If you have the possibility you can always make a plot (for example with wolfram alpha) to check if your calculations are correct. I come to the same result for the first limit however for the second one I get $\lim_{x\to 0}\frac{\sin(x)}{x^4+x^3}=\lim_{x\to 0}\frac{\cos(x)}{4x^3+x^2}$, which tends to $+\inf$ for both limits (notice that $x^2$ dominates $x^3$ in this case)

Answer 2

The right way to proceed is the following from what you have found

$$\lim_{x \to 0^+} \frac{e^x-2x}{4x^3+3x^2+2x} = \infty \implies \lim_{x \to 0^+} \frac{e^x-1-x^2}{x^4+x^3+x^2} = \infty$$

$$\lim_{x \to 0^-} \frac{e^x-2x}{4x^3+3x^2+2x} = -\infty \implies \lim_{x \to 0^-} \frac{e^x-1-x^2}{x^4+x^3+x^2} = -\infty$$

where the LHS are evaluated by l'Hospital's rule and the RHS are derived form this result.

Therefore in this case we conclude that limit doesn't exist.

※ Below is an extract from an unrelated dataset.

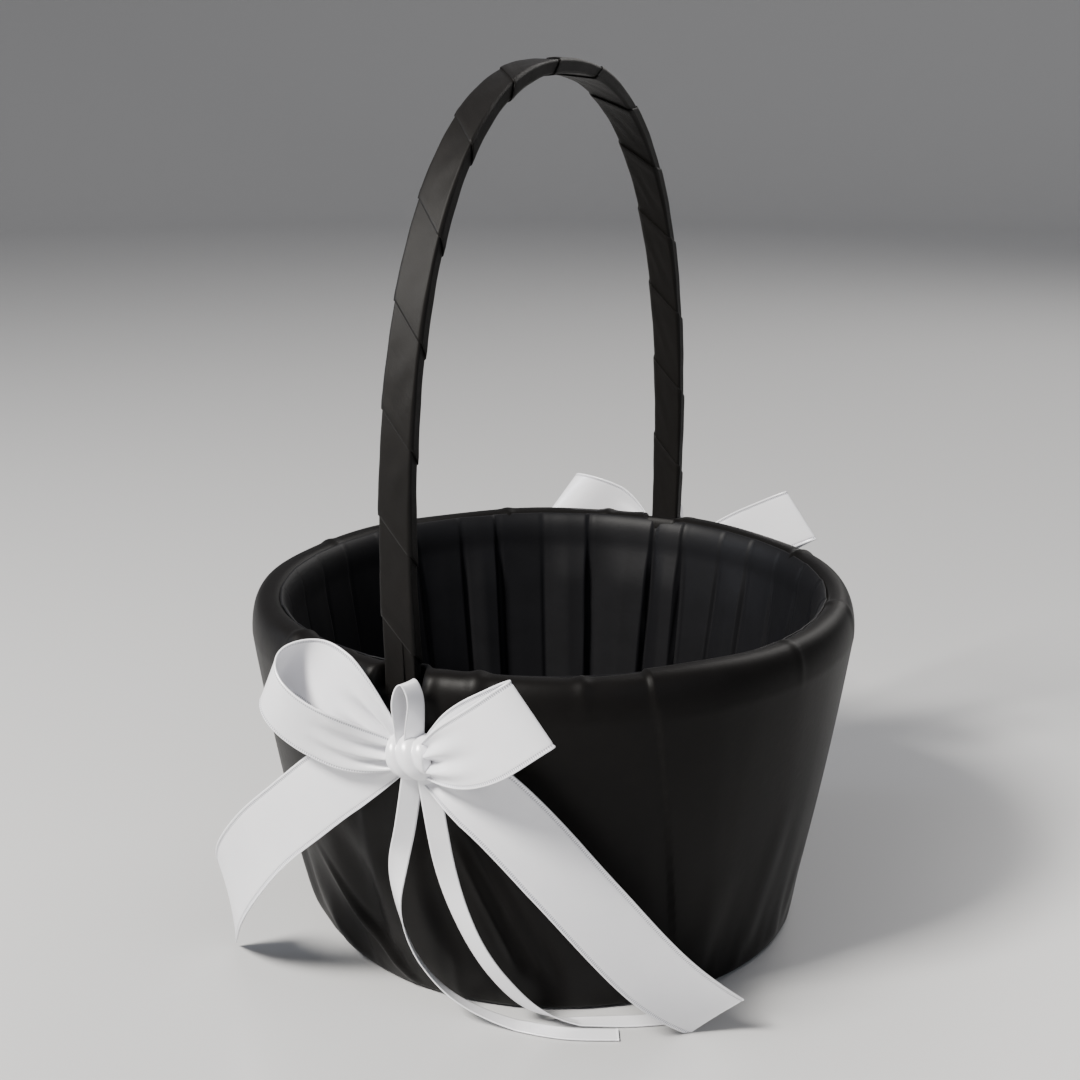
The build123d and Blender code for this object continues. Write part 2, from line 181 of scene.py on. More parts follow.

For the other one we can also proceed as follows

$$\frac{\sin(x)}{x^4+x^3}=\frac{\sin(x)}{x}\frac{x}{x^4+x^3}=\frac{\sin(x)}{x}\frac{1}{x^3+x^2} \to 1 \cdot \infty=\infty$$

Answer 3

L'Hôpital's Rule is applicable when say f and g are are differentiable functions on open intervals K except at maybe a point 'c'.

Mathematically put, IF $\lim_{x\to c} f(x) = \lim_{x\to c} g(x) = 0 $ or $\pm\infty$, and $ g'(x) \neq 0$ for all x in K except $x\neq c$

THEN $\lim_{x \to c} \frac{f(x)}{g(x)}=\lim_{x \to c} \frac{f'(x)}{g'(x)}$.

In your equation, thus L'Hôpital's Rule can be applied repeatedly to get the answer 1/24.